OPINION
This is an appeal from the trial court’s denial of a writ of habeas corpus. The appellant, Jarrod Frenzel, complains the trial court erred when it failed to dismiss the indictment against him because the indictment was not returned by the end of the next term of court following his arrest and admission to bañ as required by statute. We affirm.
Background
The facts in this case are undisputed. Frenzel was arrested on September 16,1994, and charged with the offense of deadly conduct. See Tex. Pen.Code Ann. § 22.05 (Vernon 1994). Frenzel posted bond on September 18,1994, and was released from custody. A Madison County Grand Jury indicted Frenzel for the charged offense on September 15,1995. On June 13,1997, claiming the indictment was not timely presented, Frenzel filed a petition for writ of habeas corpus with the trial court seeking to have the indictment dismissed with prejudice as mandated by the Code of Criminal Procedure. The trial court granted Frenzel’s petition and held an evi-dentiary hearing. At the hearing, the State conceded that it was 77 days too late indicting Frenzel; however, the State argued its tardiness was excused because good cause existed as to why Frenzel was not timely indicted. The trial court agreed with the State, finding that the State had demonstrated good cause for not indicting Frenzel by the end of the term of court following his arrest and admission to bail. Accordingly, the trial court denied the requested relief.
Issues Presented for Review
Frenzel’s sole complaint on appeal is that the trial court erred in denying the writ and failing to dismiss the prosecution with prejudice. He relies on articles 32.01 and 28.061 of the Code of Criminal Procedure. At the time of Frenzel’s arrest, article 32.01 provided:
*913 When a defendant has been detained in custody or held to bail for his appearance to answer any criminal accusation before the district court, the prosecution, unless otherwise ordered by the court, for good cause shown, supported by affidavit, shall be dismissed and the bad discharged, if indictment or information be not presented against such defendant at the next term of the court which is held after his commitment or admission to bail.

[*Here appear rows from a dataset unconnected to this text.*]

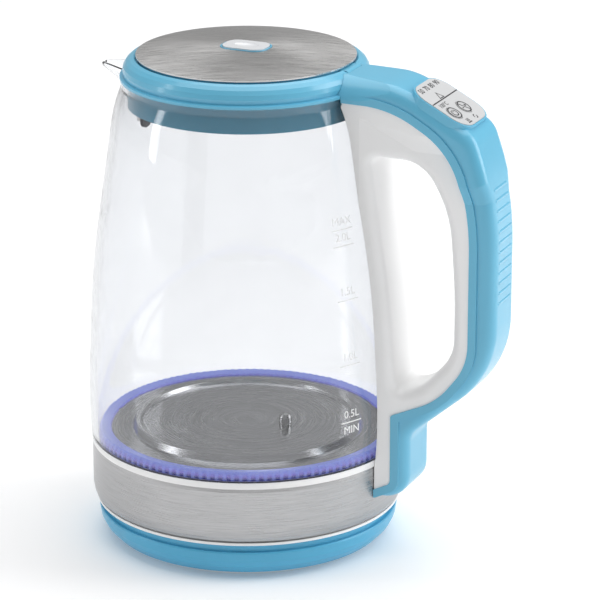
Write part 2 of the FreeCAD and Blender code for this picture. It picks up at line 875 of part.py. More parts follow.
def lid_body():
    """Moulded lid under the steel skin: flange, skirt, button well and hinge knuckle."""
    flange_top = LID_UNDERSIDE + 2.0
    skirt = S.lid_skirt_radius
    shell = turned("lid_shell", [
        (0, LID_UNDERSIDE),
        (skirt - S.wall, LID_UNDERSIDE),
        (skirt - S.wall, LID_FLOOR + 1.6),
        (skirt - 1.4, LID_FLOOR + 1.6),
        (skirt - 1.4, LID_FLOOR + 4.0),
        (skirt, LID_FLOOR + 4.0),
        (skirt, LID_UNDERSIDE),
        (S.lid_radius - 1.1, LID_UNDERSIDE),
        (S.lid_radius - 1.1, flange_top),
        (0, flange_top),
    ])
    knuckle = cylinder("lid_knuckle", S.knuckle_radius, S.knuckle_half_length * 2,
                       (S.hinge_x, -S.knuckle_half_length, S.hinge_z), ALONG_Y)
    arm = box("lid_arm", (46, -S.knuckle_half_length, LID_UNDERSIDE),
              (S.hinge_x, S.knuckle_half_length, S.hinge_z + S.knuckle_radius - 0.05))
    bore = cylinder("knuckle_bore", S.pin_radius + S.running_gap, 60.0,
                    (S.hinge_x, -30, S.hinge_z), ALONG_Y)
    well = raised("button_well", button_outline(-0.6), LID_UNDERSIDE - 1.0, flange_top + 1.0)
    slot = box("latch_slot", (-52, -4.3, LID_FLOOR + 4.6), (-44, 4.3, LID_FLOOR + 9.0))
    return cut("lid_body_part", fused("lid_body_sum", shell, knuckle, arm), bore, well, slot)


def lid_seal():
    return turned("lid_seal_part", [
        (S.lid_skirt_radius - 1.3, LID_FLOOR + 1.7),
        (S.lid_skirt_radius + 0.6, LID_FLOOR + 1.7),
        (S.lid_skirt_radius + 1.7, LID_FLOOR + 2.6),
        (S.lid_skirt_radius + 0.6, LID_FLOOR + 3.9),
        (S.lid_skirt_radius - 1.3, LID_FLOOR + 3.9),
    ])


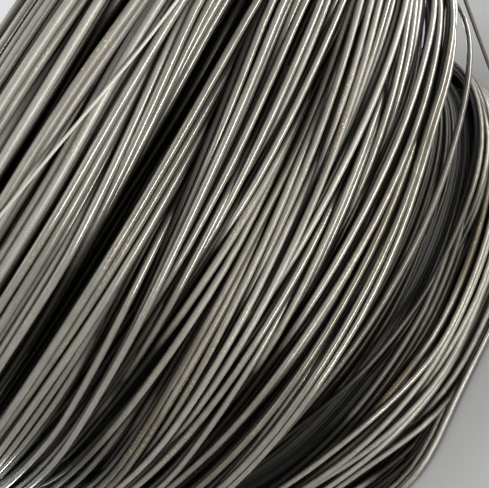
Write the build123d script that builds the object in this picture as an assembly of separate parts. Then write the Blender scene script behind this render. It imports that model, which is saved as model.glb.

Act of May 27, 1965, 59th Leg., R.S., ch. 722, § 1,1965 Tex. Gen. Laws 317,441. 1
Article 28.061 read:
If a motion to set aside an indictment, information, or complaint for failure to provide a speedy trial is sustained, the court shall discharge the defendant. A discharge under this article or Article 32.01 of this code is a bar to any further prosecution for the offense discharged and for any other offense arising out of the same transaction....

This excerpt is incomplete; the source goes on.